Jesus Christ, the Ultimate Thin Place
If a thin place is where the separation between heaven and earth is thin, then in Jesus Christ there’s no separation whatsoever. He is fully God and fully man. He is where heaven meets Earth. He tore the veil in the temple, closing the gap between God and humanity forever. In Christ, nothing can separate us from God’s love.
You Can Go to a Thin Place Anywhere
The power of sacred space is that you can even visit it in your imagination. Close your eyes. What is the place in all the world that feels the safest to you? Now that you’ve pictured it, invite Jesus into it. Take off your sandals, feel the earth beneath your feet, the ground in your imagination is holy. That safe space is a thin place, open and available to you and the Lord alone, a place where heaven meets earth, and you can go there whenever you want.

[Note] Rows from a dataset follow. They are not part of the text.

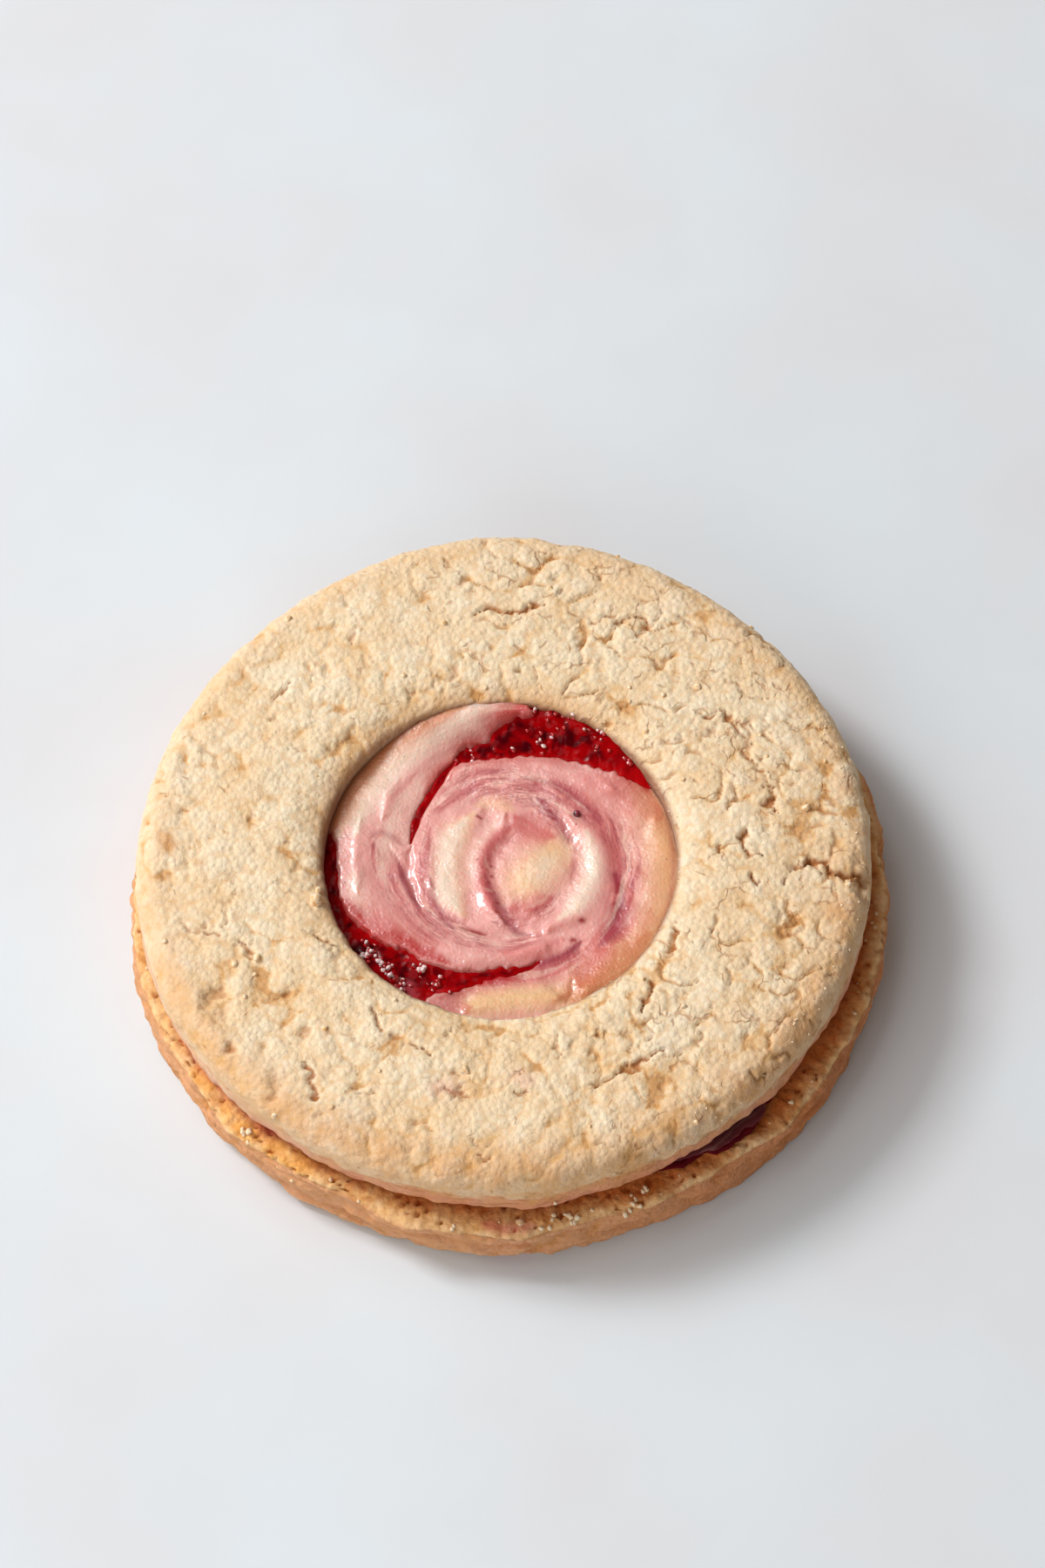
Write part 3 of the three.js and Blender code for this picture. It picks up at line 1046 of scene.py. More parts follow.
@dataclass
class TopBiscuit:
    """The upper biscuit, a ring with a round window, cracked and pitted as it baked."""

    node: str = "top_biscuit"
    radius: float = 34.7
    shoulder: float = 2.3
    foot: float = 0.7
    lip: float = 0.9
    crown: float = 0.35
    dish: float = 0.95
    dish_reach: float = 4.6
    face_drop: float = 0.1
    headroom: float = 0.25
    wall_top: Point = (9.2, 10.3)
    rim_from: float = 30.0
    spacing: float = 0.22
    seed: int = 11
    lobes: tuple[Lobe, ...] = (
        Lobe(1, 0.5, 42), Lobe(2, 0.3, 54), Lobe(3, 0.12, -22), Lobe(4, 0.22, 3), Lobe(6, 0.09, 28),
    )
    window_lobes: tuple[Lobe, ...] = (Lobe(3, 0.12, 23), Lobe(5, 0.08, -11))
    bumps: tuple[Bump, ...] = (
        Bump(-84, 4, 0.26), Bump(-96, 4, -0.13), Bump(-41, 4, 0.17), Bump(-33, 3, -0.19), Bump(-136, 4, 0.13),
        Bump(-125, 4, -0.14), Bump(175, 5, -0.30), Bump(160, 4, 0.25), Bump(51, 3, -0.29), Bump(59, 3, 0.19),
    )
    crumble: Crumble = Crumble()
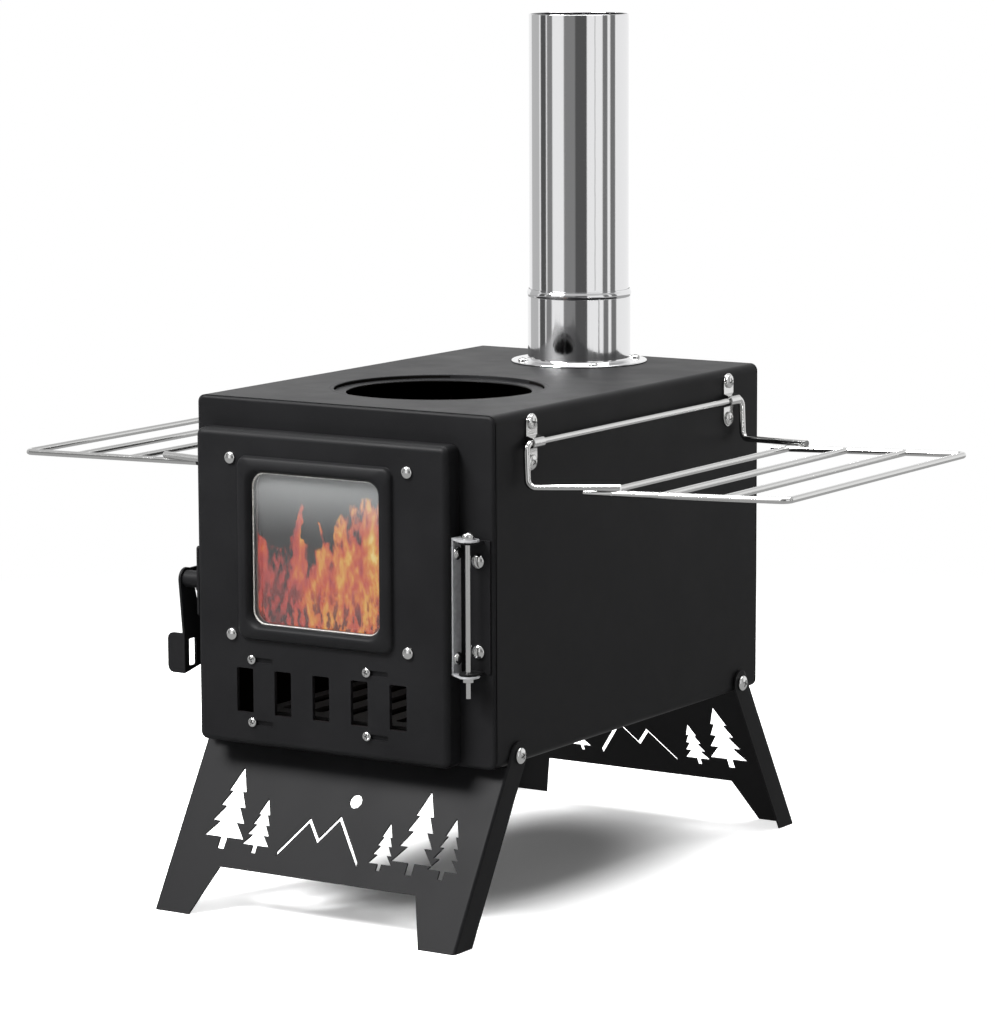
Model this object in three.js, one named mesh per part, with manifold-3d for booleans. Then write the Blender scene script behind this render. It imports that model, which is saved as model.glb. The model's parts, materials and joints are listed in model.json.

Thin Places Make Everything Sacred
Celtic Christians were deeply connected to the natural world. They considered every aspect of life to be intertwined with the divine, even and maybe especially elements of our everyday life. This understanding pulls back the layers of mundanity and can turn every chore into a treasure chest of God’s love.
Spiritual practices like meditation, mindfulness, prayer, journaling, lectio divina, gardening, walking, and more slow down our frantic pace and open our senses to what God might be up to just underneath the surface of our everyday lives, until every place, every person, and every moment becomes sacred, infused with meaning and purpose, fueled by hope for future completion by a God who loves his creation.
Thin places reveal that everything is sacred.